Upon the terms and subject to the conditions set forth in the Offer to
Purchase, Holders whose Notes are accepted for purchase in the Offers
will receive the applicable Total Consideration for each US$1,000
principal amount of such Notes in cash on the applicable Settlement
Date. Promptly after 2:00 p.m. (Eastern time) on June 3, 2026, the Price
Determination Date, unless extended by the Company with respect to any
Offer, the Company will issue a press release specifying, among other
things, the Total Consideration for each series of Notes validly
tendered and accepted for purchase or that the Company intends to accept
for purchase subject to the satisfaction or waiver of the Financing
Condition by the Settlement Date.
In addition to the applicable Total Consideration, Holders whose Notes
are accepted for purchase by the Company will receive a cash payment
equal to the accrued and unpaid interest on such Notes from and
including the immediately preceding interest payment date for such Notes
to, but excluding, the Initial Settlement Date (the "Accrued Coupon
Payment"). Interest will cease to accrue on the Initial Settlement Date
for all Notes accepted in the Offers. Under no circumstances will any
interest be payable because of any delay in the transmission of funds to
Holders by The Depository Trust Company ("DTC") or its participants.
The Company's obligation to complete an Offer with respect to a
particular series of Notes validly tendered is conditioned on the
satisfaction of conditions described in the Offer to Purchase, including
that the aggregate principal amount purchased in the Offers (the
"Aggregate Purchase Amount") not exceed US$1,150 million (the "Maximum
Purchase Amount"), and on the Maximum Purchase Amount being sufficient
to include the aggregate principal amount of all validly tendered and
not validly withdrawn Notes of such series (after accounting for all
validly tendered and not validly withdrawn Notes that have a higher
Acceptance Priority Level) (the "Maximum Purchase Condition") and on the
Company having raised by the Initial Settlement Date net proceeds
through one or more issuances of debt securities (other than "Senior
Indebtedness") in the public or private capital markets, on terms
reasonably satisfactory to the Company, sufficient to purchase all Notes
validly tendered (and not validly withdrawn) and accepted for purchase
by the Company in the Offers, subject to the Maximum Purchase Amount,
and to pay accrued interest and all fees and expenses in connection with
the Offers (the "Financing Condition"). "Senior Indebtedness" means
indebtedness (excluding indebtedness or borrowings under any credit or
debt facility existing prior to the commencement of the Offers) if such
indebtedness (i) has obligors, guarantors or collateral (or a higher
priority with respect to collateral) that the Notes do not have; (ii)
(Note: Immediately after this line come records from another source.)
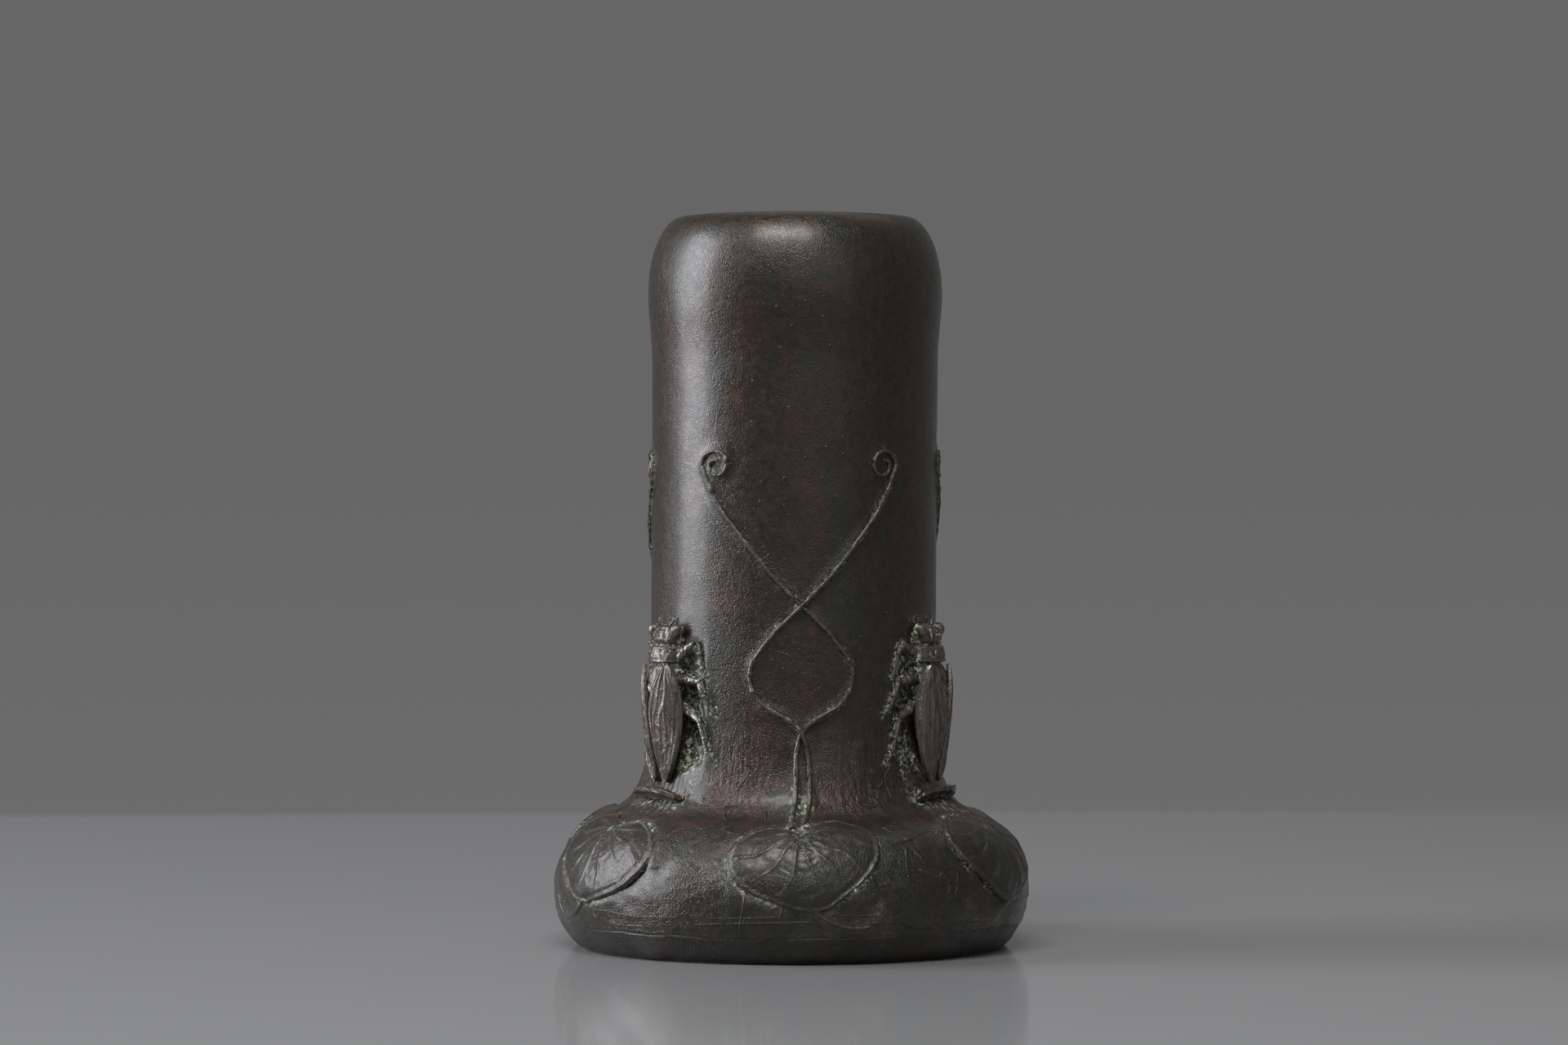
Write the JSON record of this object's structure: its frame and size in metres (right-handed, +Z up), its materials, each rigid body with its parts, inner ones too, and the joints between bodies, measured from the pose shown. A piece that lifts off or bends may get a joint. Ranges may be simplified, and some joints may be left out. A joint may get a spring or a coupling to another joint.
{
  "type": "bronze vase",
  "caption": "Cast bronze flower vase: tall round neck with a turned-in lip on a squat bun-shaped bulb, with relief cicadas, tendrils and pad leaves.",
  "frame": {"origin": "centre of the plane that the foot ring stands on", "axes": "+Z up along the vase's axis; -Y is the front, towards the viewer of the picture, and +X is to the viewer's right"},
  "size_m": [0.1562, 0.1604, 0.24],
  "materials": {
    "body_bronze": "dark brown-black patina over cast bronze, waxed to a soft sheen",
    "base_bronze": "dark patina, duller than the body",
    "figure_bronze": "dark patina rubbed thin on the high places, with pale verdigris in the recesses",
    "wing_bronze": "dark patina rubbed to a sheen",
    "tendril_bronze": "patina worn through to warm bronze along the ridge",
    "leaf_bronze": "greenish-black patina with worn edges"
  },
  "bodies": {
    "root": {"vase_body": "body_bronze", "base_pan": "base_bronze", "cicada_left": "figure_bronze", "cicada_left_wing_a": "wing_bronze", "cicada_left_wing_b": "wing_bronze", "cicada_right": "figure_bronze", "cicada_right_wing_a": "wing_bronze", "cicada_right_wing_b": "wing_bronze", "cicada_back": "figure_bronze", "cicada_back_wing_a": "wing_bronze", "cicada_back_wing_b": "wing_bronze", "perch_left": "leaf_bronze", "perch_right": "leaf_bronze", "perch_back": "leaf_bronze", "tendril_front_a": "tendril_bronze", "tendril_front_b": "tendril_bronze", "tendril_right_a": "tendril_bronze", "tendril_right_b": "tendril_bronze", "tendril_left_a": "tendril_bronze", "tendril_left_b": "tendril_bronze", "pad_leaf_1": "leaf_bronze", "pad_leaf_2": "leaf_bronze", "pad_leaf_3": "leaf_bronze", "pad_leaf_4": "leaf_bronze", "pad_leaf_5": "leaf_bronze", "pad_leaf_6": "leaf_bronze"}
  },
  "joints": []
}
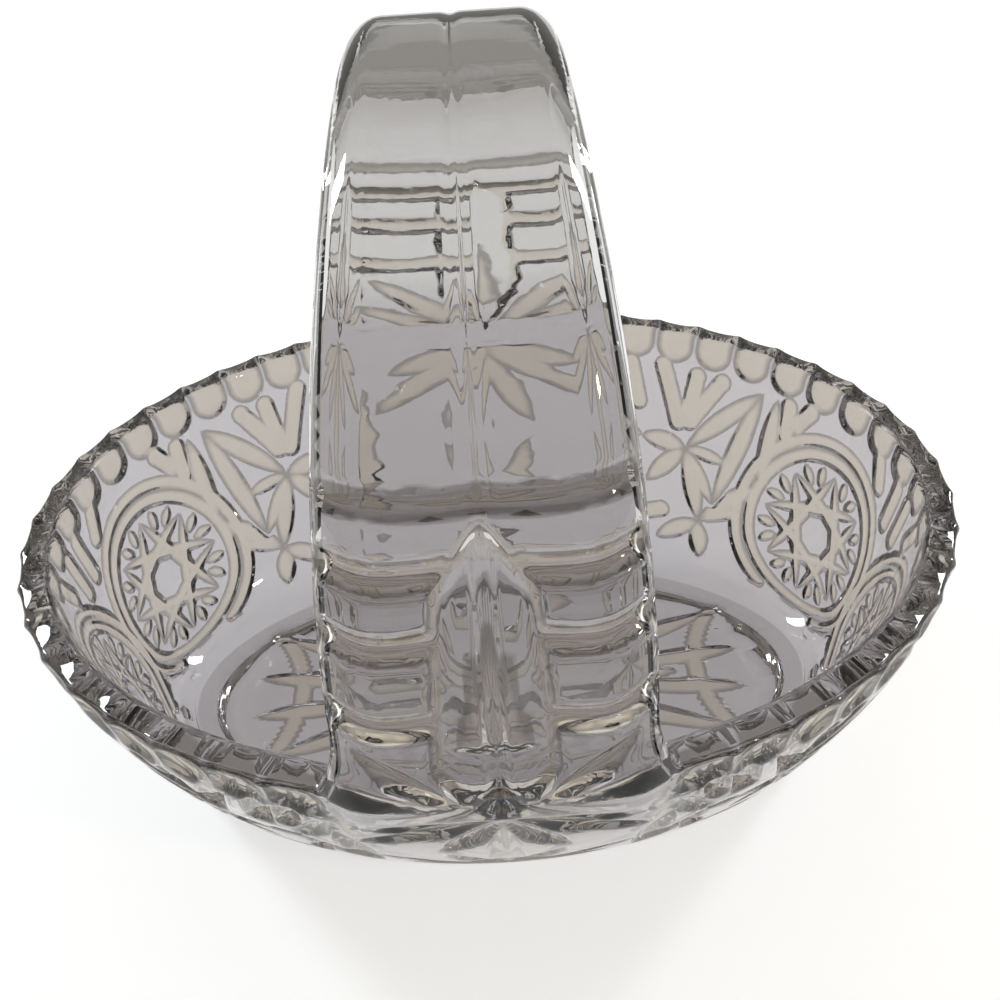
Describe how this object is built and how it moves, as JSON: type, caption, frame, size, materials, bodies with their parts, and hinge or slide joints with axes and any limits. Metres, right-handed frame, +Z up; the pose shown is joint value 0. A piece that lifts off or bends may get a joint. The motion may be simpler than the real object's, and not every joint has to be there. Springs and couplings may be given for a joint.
{
  "type": "glass basket",
  "caption": "Oval clear glass basket pressed in one piece, with a fluted rim, a broad strap handle across its width, a cut pattern outside and a foot ring to stand on.",
  "frame": {"origin": "middle of the underside, on the surface that the foot ring rests on", "axes": "+Z up, +X along the long way of the oval, +Y across it, in the plane of the handle's arch"},
  "size_m": [0.19, 0.1518, 0.158],
  "materials": {
    "clear_glass": "clear pressed glass, fire polished, with soft edges on the cuts"
  },
  "bodies": {
    "root": {"glass_basket": "clear_glass"}
  },
  "joints": []
}
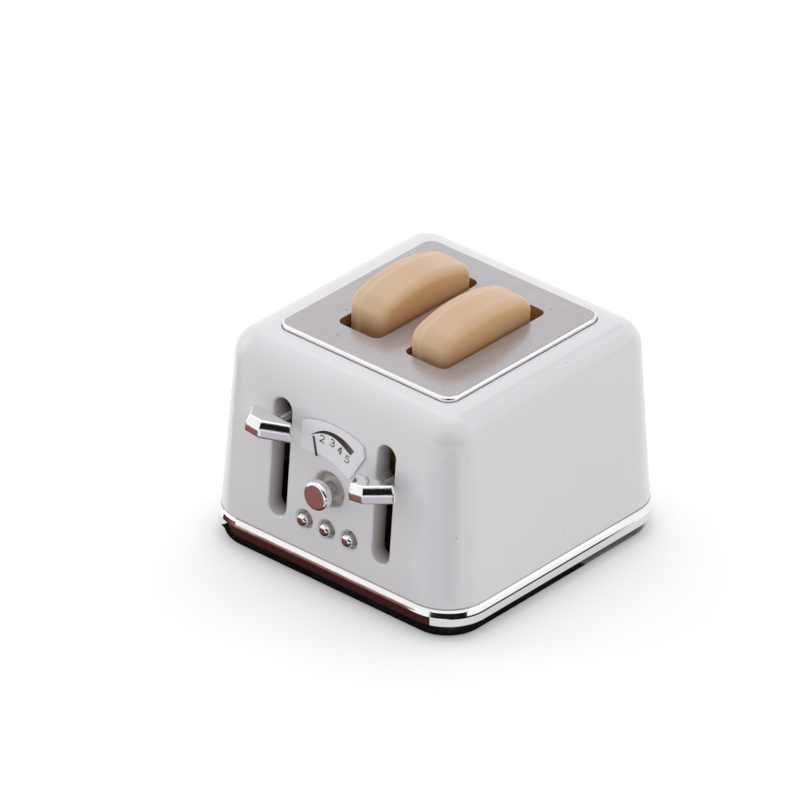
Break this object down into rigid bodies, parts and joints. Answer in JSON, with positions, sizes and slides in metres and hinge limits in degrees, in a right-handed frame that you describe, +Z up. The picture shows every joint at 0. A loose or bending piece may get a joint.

has a weighted average life to maturity less than that of the Notes; or
(iii) is otherwise senior in right of payment to the Notes. The Company
reserves the right, but is under no obligation, to increase or waive the
Maximum Purchase Amount, in its sole discretion subject to applicable
law, with or without extending the Withdrawal Date. No assurance can be
given that the Company will increase or waive the Maximum Purchase
Amount. If Holders tender more Notes in the Offers than they expect to
be accepted for purchase based on the Maximum Purchase Amount and the
Company subsequently accepts more than such Holders expected of such
Notes tendered as a result of an increase of the Maximum Purchase Amount,
such Holders may not be able to withdraw any of their previously
tendered Notes. Accordingly, Holders should not tender any Notes that
they do not wish to be accepted for purchase.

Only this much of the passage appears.